In 1974, a Frenchman named Philippe Petit strung a piece of wire between the two towers of the World Trade Centre and walked across it. His amazing stunt is the subject of James Marsh's brilliant Man on Wire, which does full justice to the enormity of this achievement. Petit is a lively subject, who delights in recalling the preparation and execution of his "artistic crime", while Marsh builds his film around interviews, archive footage, still photographs and recreations, all of which are unified by the inspired use of Michael Nyman's music. Marsh captures the sense of adventure with which Petit and his collaborators embarked upon their journey, the trepidation as their plot was almost rumbled, and the sense of awe that Petit's successful wire-walk inspired in everyone who witnessed it. It is a brilliant entertainment, which unfolds with the pace and excitement of a thriller, but Man on Wire is also a deeply moving experience that shows us what human beings are capable of if they follow their dreams.
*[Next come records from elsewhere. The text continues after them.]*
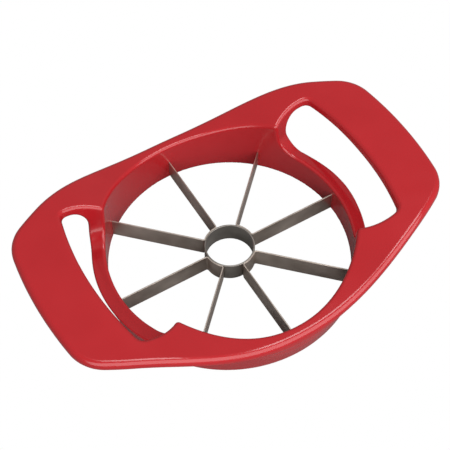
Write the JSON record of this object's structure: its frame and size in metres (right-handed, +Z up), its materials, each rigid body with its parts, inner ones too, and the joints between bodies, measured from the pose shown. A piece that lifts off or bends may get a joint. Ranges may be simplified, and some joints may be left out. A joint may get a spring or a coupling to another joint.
{
  "type": "apple slicer and corer",
  "caption": "Push-down apple slicer: saddle-shaped plastic frame with a finger slot in each handle, round opening, steel core ring and radial steel blades.",
  "frame": {"origin": "centre of the round opening on the flat underside of the frame's round wall", "axes": "+X along the two handles, +Y across the tool, +Z up, away from the cutting edges"},
  "size_m": [0.17, 0.1124, 0.0352],
  "materials": {
    "frame_plastic": "glossy red moulded plastic",
    "ring_steel": "drawn stainless tube",
    "strip_steel": "rolled stainless strip"
  },
  "bodies": {
    "root": {"frame": "frame_plastic", "core_ring": "ring_steel", "blade_strip_1": "strip_steel", "blade_strip_2": "strip_steel", "blade_strip_3": "strip_steel", "blade_strip_4": "strip_steel"}
  },
  "joints": []
}
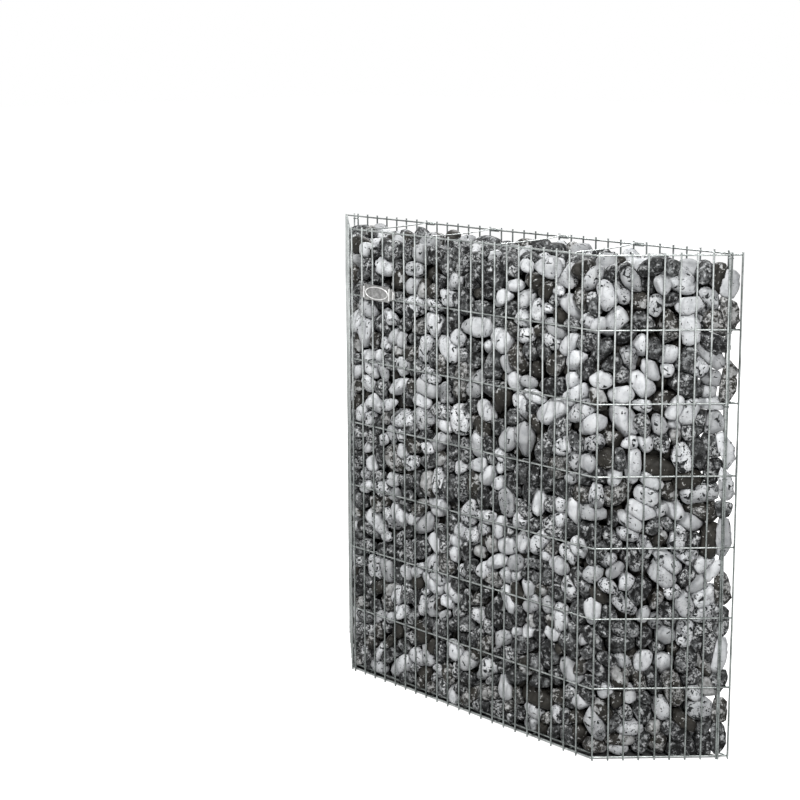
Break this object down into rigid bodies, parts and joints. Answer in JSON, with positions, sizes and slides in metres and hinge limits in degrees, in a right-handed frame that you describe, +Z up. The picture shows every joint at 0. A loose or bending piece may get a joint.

1 – Lake of Fire (Tony Kaye, 2006)


Tony Kaye spent 17 years and millions of his own money (he was declared bankrupt in the late 90's) to make this enormously ambitious documentary on the subject of abortion, and the resulting film is a momentous achievement. In Lake of Fire, Kaye doesn't attempt to come down on either the pro-life or pro-choice side of the debate. Instead, he allows both parties to put forward their arguments, and the film becomes a genuinely thought-provoking experience, one that forces us to examine our deepest beliefs about the value of human life and our freedom to choose our own path. It is not an easy film to watch, shot in stark black-and-white and running for two and a half hours, and Kaye includes a number of graphic shots of aborted foetuses which are deeply upsetting. Equally moving is the section of the film that follows a woman as she goes through the process of having an abortion. Lake of Fire is both an intellectual and emotional experience, one that affected me deeply and left me with troubling thoughts for days afterwards. If you have particularly strong views on abortion, Kaye's film is unlikely to change them, but it may help you understand the issues – and the viewpoints of both sides – a little better, and for that reason alone it is a vital piece of filmmaking.